For a large portion of Generation X and Y video game devotees, after a long day of working in the concrete jungle, the ultimate way to unwind is via a rousing game of Guitar Hero or Rock Band -- wailing along with their favorite artists. And for others who are mostly female — as a natural progression from the innocence of singing into one’s hairbrush-- some still find themselves belting out pop songs at stoplights with their windows rolled all the way up while imagining that for five minutes they’ve become Madonna or Gwen Stefani. Yet for a certain type of music lover — usually those who revere the classics — there is no greater fantasy than daydreaming that you’re under the hot spotlight of a darkened club crooning standards, cabaret tunes and/or torch songs with enough lung power to rival Dino, Old Blue Eyes, Billie, or Judy Garland amidst the sounds of ice cubes clinking in a glass. Often filled with melancholic lyrics of love gone wrong or pleas for one’s current love to last, these are the type of songs of which even a passionate fan of diverse genres of the medium, such as this reviewer, can’t get enough. Sure, I still mostly listen to alternative and independent rock and always rush out to buy the latest disc from Radiohead or Wilco.

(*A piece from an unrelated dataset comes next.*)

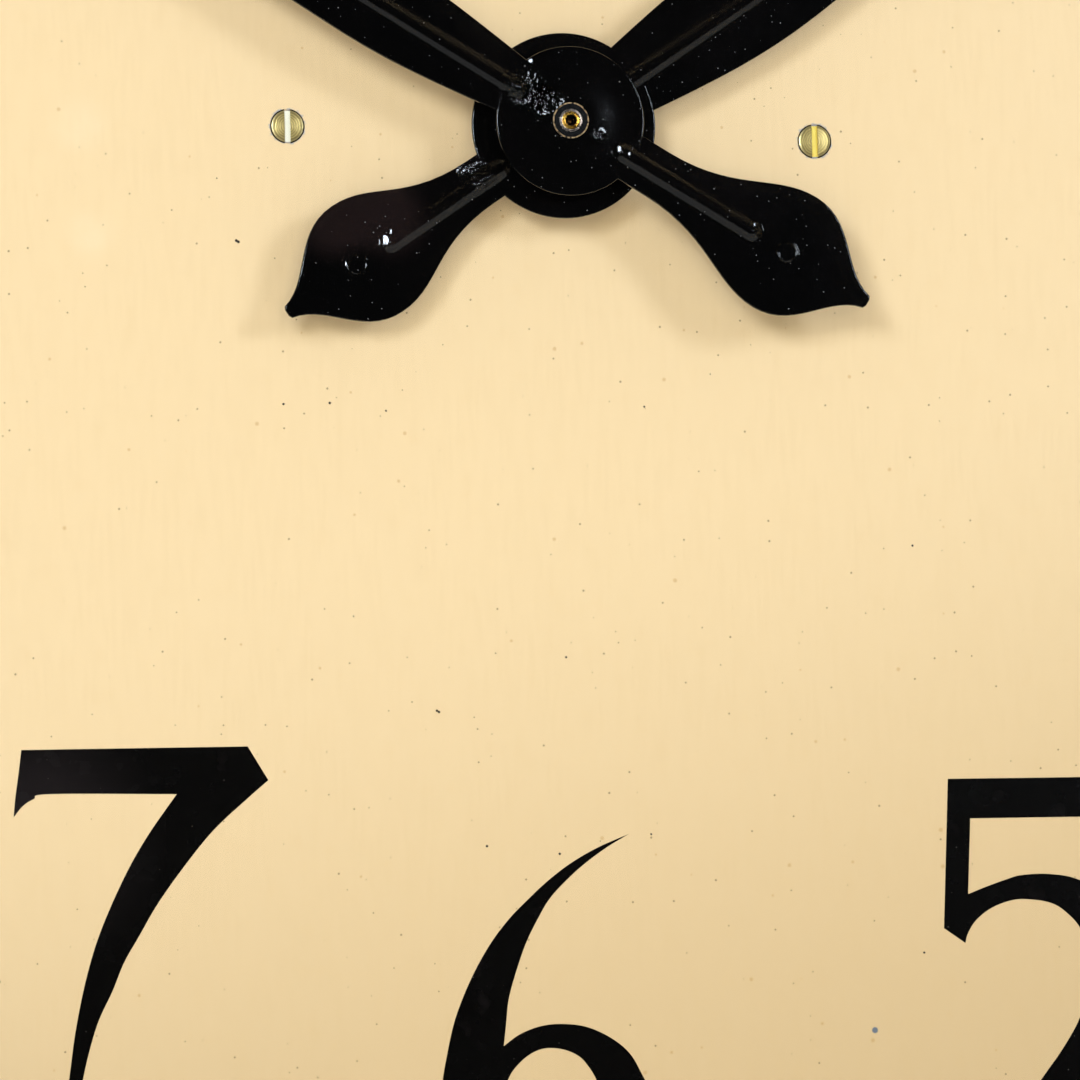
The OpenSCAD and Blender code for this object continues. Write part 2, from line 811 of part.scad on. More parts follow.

But whether it’s in the shower, in the car, or in my head, often the first songs that pop into my mind are the ones of the past that told a story — adult contemporary jazz standards — of emotion and heart. And for a moment, just listening to the various arrangements by artists such as Louis Prima, Bobby Darin or Carmen Miranda makes one mentally travel back in time fifty plus years to an era of classic standards as Danny Aiello told J&R interviewers where they were “sung the way [we]… like to hear them (understanding every word).”
Therefore it’s no wonder that Aiello titled his 2004 debut album, I Just Wanted to Hear the Words, and although, unfortunately there seems to be little call for these ballads in an increasingly modern MP3 based market of iPods and electronic redubbing, in Aiello’s follow-up album Live From Atlantic City, he again loses listeners in a dreamy reverie of musical storytelling with enough drama to rival the great Russian authors, yet with a beat you can dance to and with the brevity of a poet and the wit of a comedian. Offering listeners a performance from February 18, 2006 just two years before Atlantic City’s legendary Sands Hotel and Casino was demolished, Aiello’s concert was initially recorded just for the sake of Aiello and his band (called Joe Geary & The Guys). However, given the hotel’s destruction and the success of Aiello’s first album, which reached #4 on the Billboard Charts alongside Harry Connick Jr., Winton Marsalis, and Diana Krall for about “five minutes,” as Aiello jokes on the CD, suddenly the idea of a recording to preserve history for one’s private use seemed like a limited goal as it is now a historical document in its own right. Additionally it's highly significant to Aiello on a personal level as the album was recorded in the very Copa Room wherein he met Old Blue Eyes (Mr. Frank Sinatra himself) ten years earlier at his final American public concert at the Sands.